Paul also points us to understanding that there is a sorrow that leaves no regret – that will never leave the cancer of sin untreated. Any other attempt to heal ourselves – worldly sorrow – only leads to relapse or a diminished ability to sense pain/hurt. “And the final condition of that person is worse than the first” (Matthew 12:45). It is when we choose not to hide like Adam and Eve or David (or Mark) that we will experience the healing and calm God seeks to provide. Go ahead, let yourself mourn and lament over your inadequacy to live righteously and see if God will not raise you up (James 4:7-10).
So, is there mourning in marriage? Most of you will be nodding your head yes as I ask this question. For most of us it didn’t take long for us to experience broken expectations that we brought into our marriages. On one level this makes sense as the collision of two people coming together as one necessarily forces us to adjust and say goodbye to what we had pictured marriage to be.

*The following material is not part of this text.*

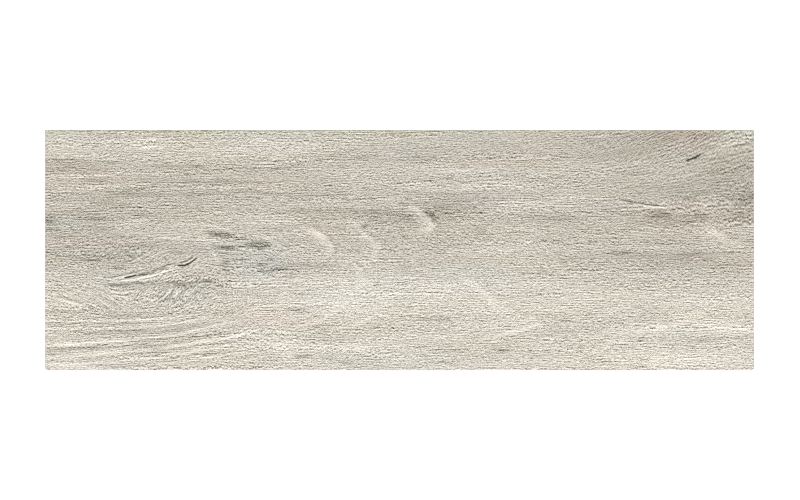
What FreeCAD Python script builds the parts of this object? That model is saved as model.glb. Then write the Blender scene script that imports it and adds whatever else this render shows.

Usually this is a good thing as many of those hopes were about satisfying some selfish urge within. We soon learned that God loves to use marriage to teach us how to lose our self-preoccupation for the sake of another. We had to say goodbye to some things we thought would be ours in marriage. We had to mourn the old visions to welcome the new and better ones.
But many of us have had to mourn the loss of the good visions and have wakened laying next to someone who has hurt us severely. Instead of a “knight in shining armor” who would be there to protect your honor, he has ridiculed and embarrassed you. Instead of someone who sees your strength, she points to your weakness and her disappointment in you. Instead of being faithful to you and seeing you as beautiful and sexy, he looks elsewhere for a safe yet hidden “love”. You had hoped to do ministry together but she has not grown in faith and still needs “milk not solid food”. You both hoped for a “best friend” but now you just tolerate one another. There is much to mourn over! Some of us lie in a worldly grief scratching and clawing our way from day to day or seem unable to move forward at all. Others of us just get out. Tragically more of us have the same mailing address but live a thousand miles apart. The heartbeat of our marriage is barely traceable.
Really Jesus! If I mourn for my broken marriage You will comfort me? I don’t know. “I believe; help me in my unbelief.” The years of hurt have left me numb, unbelieving that it could ever be different; that she would see me as she did once upon a time; that he would still look at me with passion and tenderness; that together we would look to You in praise and joy. Lord, help me today to bury my old hopes and dreams along with the emptiness I feel at home right now. Let me know the comfort of a new vision that allows me to love her/him as You have loved me. Teach me to fall to my knees and kiss Your feet so as to receive the comfort that leaves no regret. Today I will mourn with you, allowing You to bear this burden I cannot and as I grieve I will believe I am in the perfect place for healing – by Your side.